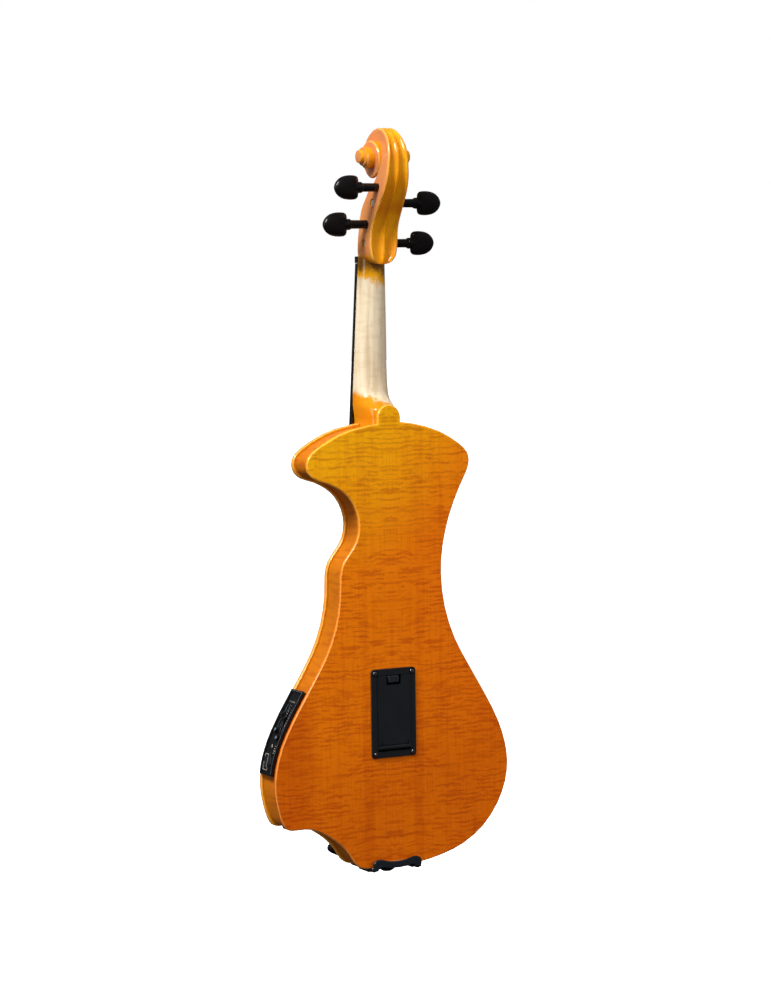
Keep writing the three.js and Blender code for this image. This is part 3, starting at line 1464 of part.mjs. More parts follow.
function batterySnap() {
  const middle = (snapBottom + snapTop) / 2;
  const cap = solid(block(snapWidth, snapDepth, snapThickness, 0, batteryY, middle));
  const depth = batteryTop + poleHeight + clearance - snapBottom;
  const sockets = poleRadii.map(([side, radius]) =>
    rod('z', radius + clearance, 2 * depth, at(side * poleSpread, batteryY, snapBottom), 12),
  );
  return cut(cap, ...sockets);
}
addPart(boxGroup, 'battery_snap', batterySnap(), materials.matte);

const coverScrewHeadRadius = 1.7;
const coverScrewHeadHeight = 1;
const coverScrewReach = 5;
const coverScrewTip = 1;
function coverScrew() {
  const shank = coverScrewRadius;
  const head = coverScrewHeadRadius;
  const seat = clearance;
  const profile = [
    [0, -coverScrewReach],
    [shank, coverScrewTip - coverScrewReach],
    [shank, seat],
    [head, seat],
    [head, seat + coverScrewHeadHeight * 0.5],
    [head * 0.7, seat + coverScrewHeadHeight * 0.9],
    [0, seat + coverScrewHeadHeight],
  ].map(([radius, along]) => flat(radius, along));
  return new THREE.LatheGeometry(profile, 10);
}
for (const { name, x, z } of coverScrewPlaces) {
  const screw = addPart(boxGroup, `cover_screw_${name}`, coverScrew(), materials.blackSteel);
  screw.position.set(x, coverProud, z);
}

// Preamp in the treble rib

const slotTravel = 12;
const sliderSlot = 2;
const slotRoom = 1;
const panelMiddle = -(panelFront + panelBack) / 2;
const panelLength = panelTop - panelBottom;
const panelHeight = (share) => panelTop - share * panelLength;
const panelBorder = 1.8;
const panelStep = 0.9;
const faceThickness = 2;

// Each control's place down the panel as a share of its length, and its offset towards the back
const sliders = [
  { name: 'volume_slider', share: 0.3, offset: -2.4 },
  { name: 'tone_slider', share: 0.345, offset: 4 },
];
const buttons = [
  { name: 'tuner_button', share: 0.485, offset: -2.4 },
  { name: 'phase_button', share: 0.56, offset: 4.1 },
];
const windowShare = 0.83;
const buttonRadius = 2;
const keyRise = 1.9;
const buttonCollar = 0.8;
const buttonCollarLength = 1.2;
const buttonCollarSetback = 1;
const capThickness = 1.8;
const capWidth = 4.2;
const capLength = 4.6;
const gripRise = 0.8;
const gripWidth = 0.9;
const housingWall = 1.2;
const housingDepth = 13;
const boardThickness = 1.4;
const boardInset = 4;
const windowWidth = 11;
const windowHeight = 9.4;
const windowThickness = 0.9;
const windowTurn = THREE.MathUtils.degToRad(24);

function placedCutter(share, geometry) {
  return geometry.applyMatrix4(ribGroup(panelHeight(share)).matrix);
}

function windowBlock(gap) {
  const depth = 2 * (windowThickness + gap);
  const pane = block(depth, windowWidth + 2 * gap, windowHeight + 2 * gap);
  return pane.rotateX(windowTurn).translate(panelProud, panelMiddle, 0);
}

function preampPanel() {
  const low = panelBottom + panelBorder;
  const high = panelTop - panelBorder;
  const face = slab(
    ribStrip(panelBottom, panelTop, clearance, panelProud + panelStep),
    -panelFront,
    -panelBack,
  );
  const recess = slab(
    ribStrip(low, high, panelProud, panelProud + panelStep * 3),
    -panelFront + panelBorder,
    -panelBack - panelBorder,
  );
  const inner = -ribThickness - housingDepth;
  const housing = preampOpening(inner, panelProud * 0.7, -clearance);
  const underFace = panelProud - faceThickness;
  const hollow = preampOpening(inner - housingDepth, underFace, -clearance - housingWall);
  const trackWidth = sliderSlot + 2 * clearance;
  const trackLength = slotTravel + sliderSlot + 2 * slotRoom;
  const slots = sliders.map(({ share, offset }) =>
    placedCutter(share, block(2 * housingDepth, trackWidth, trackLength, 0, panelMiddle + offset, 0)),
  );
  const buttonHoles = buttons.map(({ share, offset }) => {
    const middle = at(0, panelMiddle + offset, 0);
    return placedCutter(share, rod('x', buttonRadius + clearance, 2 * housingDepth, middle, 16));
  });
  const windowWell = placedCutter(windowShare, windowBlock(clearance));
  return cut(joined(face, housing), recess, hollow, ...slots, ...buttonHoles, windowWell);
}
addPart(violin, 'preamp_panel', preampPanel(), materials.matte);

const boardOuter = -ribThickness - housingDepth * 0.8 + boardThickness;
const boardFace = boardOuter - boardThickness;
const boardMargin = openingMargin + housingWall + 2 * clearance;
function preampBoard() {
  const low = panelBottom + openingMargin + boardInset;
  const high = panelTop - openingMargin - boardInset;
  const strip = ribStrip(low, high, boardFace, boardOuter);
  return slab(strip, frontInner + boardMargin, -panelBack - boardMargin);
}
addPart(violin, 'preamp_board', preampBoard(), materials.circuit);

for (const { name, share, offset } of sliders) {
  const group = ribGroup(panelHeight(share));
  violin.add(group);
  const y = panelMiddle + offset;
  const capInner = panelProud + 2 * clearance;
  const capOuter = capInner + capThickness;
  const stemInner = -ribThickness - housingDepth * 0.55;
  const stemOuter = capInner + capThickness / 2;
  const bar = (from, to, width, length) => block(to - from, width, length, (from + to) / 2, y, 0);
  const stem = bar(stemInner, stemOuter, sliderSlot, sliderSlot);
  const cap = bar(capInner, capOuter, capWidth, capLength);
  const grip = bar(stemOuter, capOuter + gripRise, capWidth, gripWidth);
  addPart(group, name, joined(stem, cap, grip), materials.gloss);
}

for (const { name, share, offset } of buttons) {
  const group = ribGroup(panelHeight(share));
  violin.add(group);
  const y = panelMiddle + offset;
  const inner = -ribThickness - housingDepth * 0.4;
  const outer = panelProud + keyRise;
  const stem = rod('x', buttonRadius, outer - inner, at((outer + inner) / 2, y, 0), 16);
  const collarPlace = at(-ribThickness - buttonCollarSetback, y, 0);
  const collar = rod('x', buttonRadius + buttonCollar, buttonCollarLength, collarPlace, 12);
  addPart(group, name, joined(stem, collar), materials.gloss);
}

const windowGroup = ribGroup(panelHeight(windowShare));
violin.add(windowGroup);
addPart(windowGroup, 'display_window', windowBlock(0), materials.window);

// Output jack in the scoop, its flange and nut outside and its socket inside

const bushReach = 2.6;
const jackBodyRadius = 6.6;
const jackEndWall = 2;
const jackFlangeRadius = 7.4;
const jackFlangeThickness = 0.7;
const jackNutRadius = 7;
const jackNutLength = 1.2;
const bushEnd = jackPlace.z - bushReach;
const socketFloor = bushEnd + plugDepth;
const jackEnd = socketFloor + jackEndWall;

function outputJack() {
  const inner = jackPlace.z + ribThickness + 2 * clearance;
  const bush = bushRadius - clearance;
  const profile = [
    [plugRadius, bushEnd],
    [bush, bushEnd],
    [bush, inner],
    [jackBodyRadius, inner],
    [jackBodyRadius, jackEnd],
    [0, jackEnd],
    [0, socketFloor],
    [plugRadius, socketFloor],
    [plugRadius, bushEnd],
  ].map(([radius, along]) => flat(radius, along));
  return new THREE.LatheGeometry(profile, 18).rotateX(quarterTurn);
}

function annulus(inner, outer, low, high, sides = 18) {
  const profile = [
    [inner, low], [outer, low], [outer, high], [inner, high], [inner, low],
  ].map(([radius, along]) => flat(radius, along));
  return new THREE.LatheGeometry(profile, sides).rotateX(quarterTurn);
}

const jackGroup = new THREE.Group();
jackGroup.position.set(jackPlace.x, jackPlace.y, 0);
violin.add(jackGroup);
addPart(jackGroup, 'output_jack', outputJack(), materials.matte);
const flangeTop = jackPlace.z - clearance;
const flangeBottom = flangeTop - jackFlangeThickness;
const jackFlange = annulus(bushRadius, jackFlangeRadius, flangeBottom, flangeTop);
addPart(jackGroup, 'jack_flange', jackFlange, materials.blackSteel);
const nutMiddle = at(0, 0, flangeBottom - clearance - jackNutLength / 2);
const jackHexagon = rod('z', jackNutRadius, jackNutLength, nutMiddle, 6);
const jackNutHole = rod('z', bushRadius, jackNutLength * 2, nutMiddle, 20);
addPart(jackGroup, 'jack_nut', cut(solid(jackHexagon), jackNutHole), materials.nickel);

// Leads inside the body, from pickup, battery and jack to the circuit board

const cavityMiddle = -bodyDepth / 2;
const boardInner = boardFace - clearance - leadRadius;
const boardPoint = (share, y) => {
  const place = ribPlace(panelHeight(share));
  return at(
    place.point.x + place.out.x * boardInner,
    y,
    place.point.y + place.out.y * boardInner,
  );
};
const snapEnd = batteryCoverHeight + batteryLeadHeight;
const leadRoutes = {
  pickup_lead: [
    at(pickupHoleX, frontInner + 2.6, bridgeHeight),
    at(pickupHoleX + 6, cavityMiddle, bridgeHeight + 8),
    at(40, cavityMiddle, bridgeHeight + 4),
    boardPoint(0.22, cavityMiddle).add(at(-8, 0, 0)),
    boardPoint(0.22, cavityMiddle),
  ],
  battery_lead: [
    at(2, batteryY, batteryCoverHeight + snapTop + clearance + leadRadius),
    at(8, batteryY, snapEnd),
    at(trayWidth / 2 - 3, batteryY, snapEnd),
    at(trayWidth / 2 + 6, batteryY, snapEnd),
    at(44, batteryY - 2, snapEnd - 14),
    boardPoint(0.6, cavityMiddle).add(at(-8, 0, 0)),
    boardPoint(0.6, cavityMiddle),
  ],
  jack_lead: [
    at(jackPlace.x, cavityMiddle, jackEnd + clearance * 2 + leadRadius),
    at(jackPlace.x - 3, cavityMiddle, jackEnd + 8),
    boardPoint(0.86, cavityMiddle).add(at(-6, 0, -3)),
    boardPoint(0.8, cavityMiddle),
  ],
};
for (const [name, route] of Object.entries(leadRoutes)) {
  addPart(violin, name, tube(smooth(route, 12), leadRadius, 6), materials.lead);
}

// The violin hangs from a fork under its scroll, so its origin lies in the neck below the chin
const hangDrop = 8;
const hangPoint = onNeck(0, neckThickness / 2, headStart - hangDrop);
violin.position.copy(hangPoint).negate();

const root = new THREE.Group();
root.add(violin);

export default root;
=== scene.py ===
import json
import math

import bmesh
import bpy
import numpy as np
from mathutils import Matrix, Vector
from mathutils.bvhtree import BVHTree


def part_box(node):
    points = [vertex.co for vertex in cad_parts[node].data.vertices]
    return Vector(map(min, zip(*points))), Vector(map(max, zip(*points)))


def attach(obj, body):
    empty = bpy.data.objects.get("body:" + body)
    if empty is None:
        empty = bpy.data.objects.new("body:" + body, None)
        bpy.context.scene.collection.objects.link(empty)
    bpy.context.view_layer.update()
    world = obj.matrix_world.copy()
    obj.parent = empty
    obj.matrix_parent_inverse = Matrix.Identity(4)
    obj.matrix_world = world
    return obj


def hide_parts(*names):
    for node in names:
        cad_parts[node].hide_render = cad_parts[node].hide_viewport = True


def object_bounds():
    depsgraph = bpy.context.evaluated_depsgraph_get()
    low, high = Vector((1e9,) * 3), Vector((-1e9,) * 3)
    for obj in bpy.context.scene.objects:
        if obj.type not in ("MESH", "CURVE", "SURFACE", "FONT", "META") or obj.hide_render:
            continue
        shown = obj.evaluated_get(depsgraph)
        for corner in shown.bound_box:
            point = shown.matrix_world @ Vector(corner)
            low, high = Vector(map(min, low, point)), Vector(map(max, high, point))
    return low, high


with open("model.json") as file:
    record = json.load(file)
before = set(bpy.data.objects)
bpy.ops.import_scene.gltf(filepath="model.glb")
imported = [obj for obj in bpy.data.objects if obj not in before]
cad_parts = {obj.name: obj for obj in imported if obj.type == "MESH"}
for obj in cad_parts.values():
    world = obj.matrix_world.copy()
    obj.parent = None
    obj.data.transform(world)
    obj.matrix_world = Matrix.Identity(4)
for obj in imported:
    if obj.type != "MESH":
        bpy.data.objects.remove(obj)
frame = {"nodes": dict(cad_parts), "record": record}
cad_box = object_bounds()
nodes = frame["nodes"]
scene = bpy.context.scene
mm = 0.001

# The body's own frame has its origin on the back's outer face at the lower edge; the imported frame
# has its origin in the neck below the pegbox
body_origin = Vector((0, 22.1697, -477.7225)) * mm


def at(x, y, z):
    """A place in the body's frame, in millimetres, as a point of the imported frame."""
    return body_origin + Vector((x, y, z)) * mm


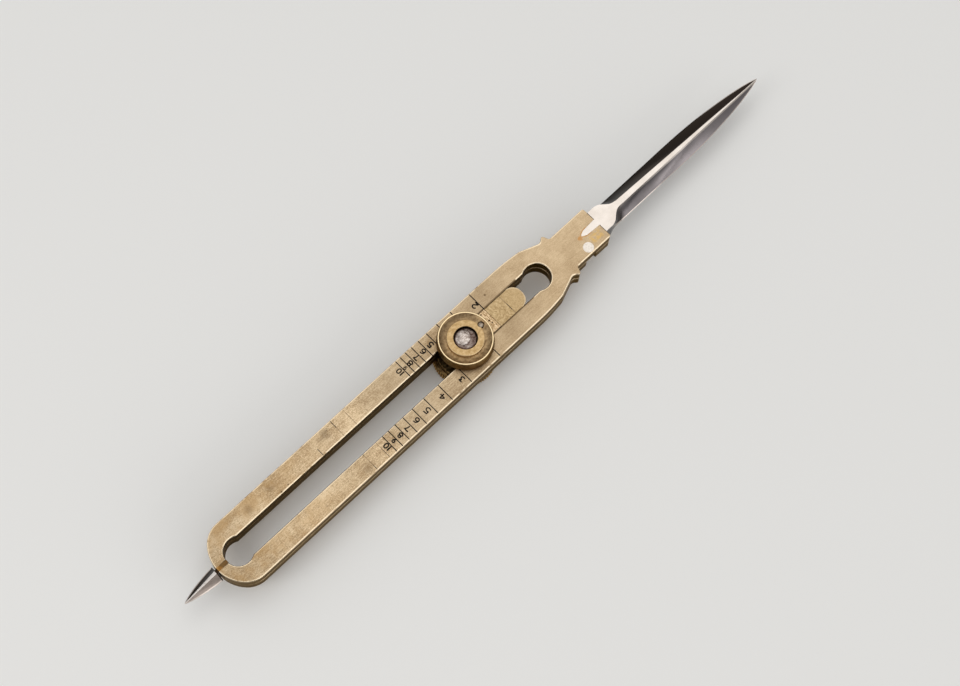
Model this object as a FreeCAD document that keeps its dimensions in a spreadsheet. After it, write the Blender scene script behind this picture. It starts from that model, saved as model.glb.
....
→ OBJECTIVE: Please return, exactly as they appear, the lines starting at the one that contains "below the chin" and ending at the one that contains "if obj.type not".

→ EXPECTED ANSWER:
// The violin hangs from a fork under its scroll, so its origin lies in the neck below the chin
const hangDrop = 8;
const hangPoint = onNeck(0, neckThickness / 2, headStart - hangDrop);
violin.position.copy(hangPoint).negate();

const root = new THREE.Group();
root.add(violin);

export default root;
=== scene.py ===
import json
import math

import bmesh
import bpy
import numpy as np
from mathutils import Matrix, Vector
from mathutils.bvhtree import BVHTree


def part_box(node):
    points = [vertex.co for vertex in cad_parts[node].data.vertices]
    return Vector(map(min, zip(*points))), Vector(map(max, zip(*points)))


def attach(obj, body):
    empty = bpy.data.objects.get("body:" + body)
    if empty is None:
        empty = bpy.data.objects.new("body:" + body, None)
        bpy.context.scene.collection.objects.link(empty)
    bpy.context.view_layer.update()
    world = obj.matrix_world.copy()
    obj.parent = empty
    obj.matrix_parent_inverse = Matrix.Identity(4)
    obj.matrix_world = world
    return obj


def hide_parts(*names):
    for node in names:
        cad_parts[node].hide_render = cad_parts[node].hide_viewport = True


def object_bounds():
    depsgraph = bpy.context.evaluated_depsgraph_get()
    low, high = Vector((1e9,) * 3), Vector((-1e9,) * 3)
    for obj in bpy.context.scene.objects:
        if obj.type not in ("MESH", "CURVE", "SURFACE", "FONT", "META") or obj.hide_render:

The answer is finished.